A 3D Cu-Naphthalene-Phosphonate Metal–Organic Framework with Ultra-High Electrical Conductivity

A conductive phosphonate metal–organic framework (MOF), [{Cu(H₂O)}(2,6-NDPA)_0.5] (NDPA = naphthalenediphosphonic acid), which contains a 2D inorganic building unit (IBU) comprised of a continuous edge-sharing sheet of copper phosphonate polyhedra is reported. The 2D IBUs are connected to each other via polyaromatic 2,6-NDPA's, forming a 3D pillared-layered MOF structure. This MOF, known as TUB40, has a narrow band gap of 1.42 eV, a record high average electrical conductance of 2 × 10² S m⁻¹ at room temperature based on single-crystal conductivity measurements, and an electrical conductance of 142 S m⁻¹ based on a pellet measurement.
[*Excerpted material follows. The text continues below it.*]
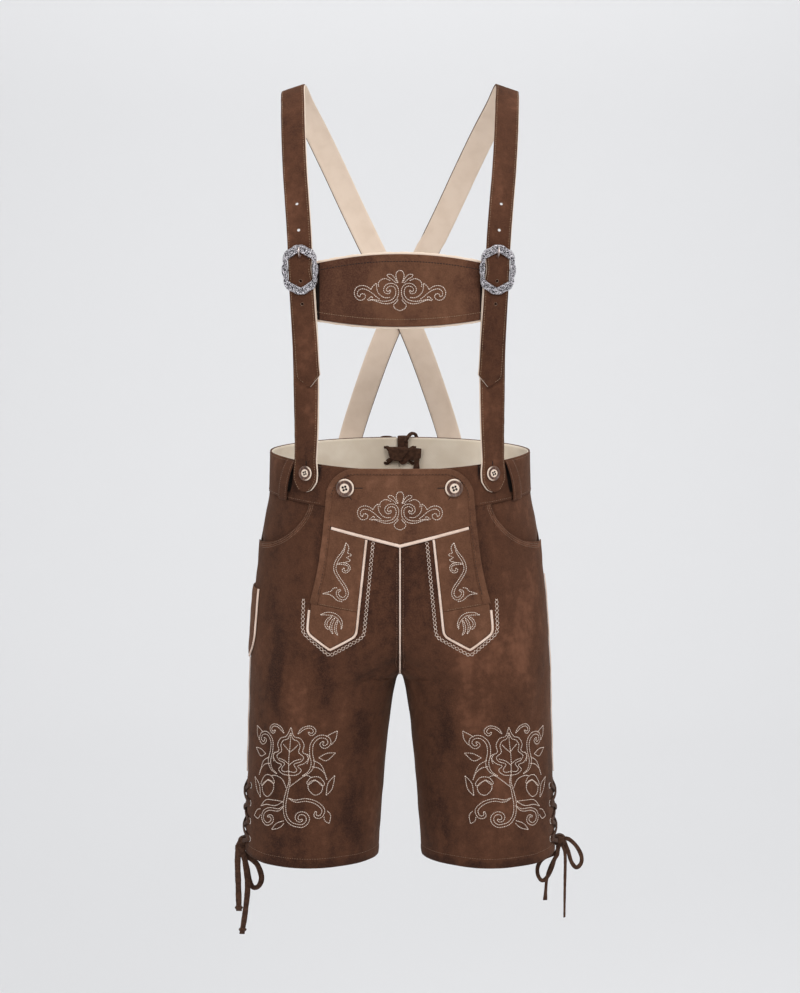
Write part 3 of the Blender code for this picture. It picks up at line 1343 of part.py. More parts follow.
def flat_knot(inside):
    """The broad folded knot of the lace inside the waistband: x, middle height and half height."""
    rings = []
    for x, z, half in ((-0.0186, -0.4830, 0.0045), (-0.0130, -0.4860, 0.0086), (-0.0040, -0.4885, 0.0098),
                       (0.0060, -0.4890, 0.0106), (0.0150, -0.4875, 0.0096), (0.0240, -0.4855, 0.0088),
                       (0.0294, -0.4850, 0.0072)):
        ring = []
        for place, out in ((-1, -0.6), (-0.6, 0.9), (0.6, 0.9), (1, -0.6), (0.5, -2.2), (-0.5, -2.2)):
            point, normal = back_point(x, z + half * place, inside)
            ring.append(point + normal * out * MM)
        rings.append(ring)
    return loft("back_lace_flat_knot", rings, "lace")


def rim_band(inside, outside):
    """The broad end of the lace that comes up from the flat knot and over the rim to the outside."""
    rim = RIM_SIDE + RIM_BACK_RISE
    rings = []
    for z, out, half in ((rim - 0.0165, inside - 0.2 * MM, 0.0070), (rim - 0.0040, inside, 0.0074),
                         (rim + 0.0032, inside + 1.6 * MM, 0.0074), (rim + 0.0052, 0.0, 0.0070),
                         (rim + 0.0036, outside - 0.6 * MM, 0.0060), (rim - 0.0030, outside + 0.9 * MM, 0.0052),
                         (rim - 0.0100, outside + 0.9 * MM, 0.0040)):
        rings.append((z, out, half))
    made = []
    for i, (z, out, half) in enumerate(rings):
        before, after = rings[max(0, i - 1)], rings[min(len(rings) - 1, i + 1)]
        ahead = np.array([after[0] - before[0], after[1] - before[1]])
        ahead /= np.linalg.norm(ahead)
        off = np.array([-ahead[1], ahead[0]]) * 0.9 * MM
        ring = []
        for x, way in ((-half, -1), (half, -1), (half, 1), (-half, 1)):
            ring.append(back_point(0.0037 + x, z + off[0] * way, out + off[1] * way)[0])
        made.append(ring)
    return loft("back_lace_rim_band", made, "lace")


def main():
    clear_scene()
    body_panels()
    pocket_bearers()
    waistband()
    flap_yoke()
    flap_binding()
    flap_strips()
    pipings()
    side_pipings()
    knife_pocket()
    belt_loops()
    chest_bar()
    straps()
    flap_buttons()
    laces()
    back_lace()


main()
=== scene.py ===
from collections import namedtuple
import bpy
import numpy as np
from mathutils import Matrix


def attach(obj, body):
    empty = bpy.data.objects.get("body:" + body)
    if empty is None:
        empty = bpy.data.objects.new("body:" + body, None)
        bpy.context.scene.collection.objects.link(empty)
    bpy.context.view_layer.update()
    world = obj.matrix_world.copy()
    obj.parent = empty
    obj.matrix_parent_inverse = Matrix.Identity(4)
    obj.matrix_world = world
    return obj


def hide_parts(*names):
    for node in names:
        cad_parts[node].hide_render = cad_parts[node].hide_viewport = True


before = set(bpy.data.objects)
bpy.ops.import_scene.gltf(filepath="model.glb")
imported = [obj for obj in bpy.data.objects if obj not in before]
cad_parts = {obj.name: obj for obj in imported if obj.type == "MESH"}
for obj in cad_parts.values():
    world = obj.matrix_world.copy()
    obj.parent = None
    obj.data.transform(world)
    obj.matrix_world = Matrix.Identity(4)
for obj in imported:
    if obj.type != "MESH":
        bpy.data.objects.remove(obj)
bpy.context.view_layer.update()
ROOT = "root"
SIDES = ((1, "right"), (-1, "left"))
FORWARD = np.array([0.0, -1.0, 0.0])
UPWARD = np.array([0.0, 0.0, 1.0])

# ================================================================ sizes, in metres
MM = 0.001
GAP = 0.3 * MM
HALF_GAP = GAP / 2
RIM_SIDE = -0.4724
RIM_FRONT_DIP = 0.0148
RIM_BACK_RISE = 0.0066
BAND_HEIGHT = 0.0525
HIP_LINE = -0.530
CROTCH = -0.765
HEM = -1.005
LEG_SPREAD = 0.0284
LEG_SPREAD_POWER = 0.55
PARTING_POWER = 3.2
SUEDE = 1.8 * MM
LINING = 1.0 * MM
STRAP_SUEDE = 1.6 * MM
STRAP_STACK = LINING + GAP + STRAP_SUEDE
BAND_OUT = 1.0 * MM
FLAP_LIFT_TOP = BAND_OUT + GAP
FLAP_LIFT_LOW = 0.7 * MM
FLAP_SETTLE_TOP = -0.560        # from here down the flap settles on the legs
FLAP_SETTLE_RUN = 0.080
WAVY_TOP = -0.52                # the hide is wavy from here down, fully so after the run
WAVY_RUN = 0.03
STRAP_WIDTH = 0.032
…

Density functional theory (DFT) calculations reveal that the conductivity is due to an excitation from the highest occupied molecular orbital on the naphthalene-building unit to the lowest unoccupied molecular orbital on the copper atoms. Temperature-dependent magnetization measurements show that the copper atoms are antiferromagnetically coupled at very low temperatures, which is also confirmed by the DFT calculations. Due to its high conductance and thermal/chemical stability, TUB40 may prove useful as an electrode material in supercapacitors.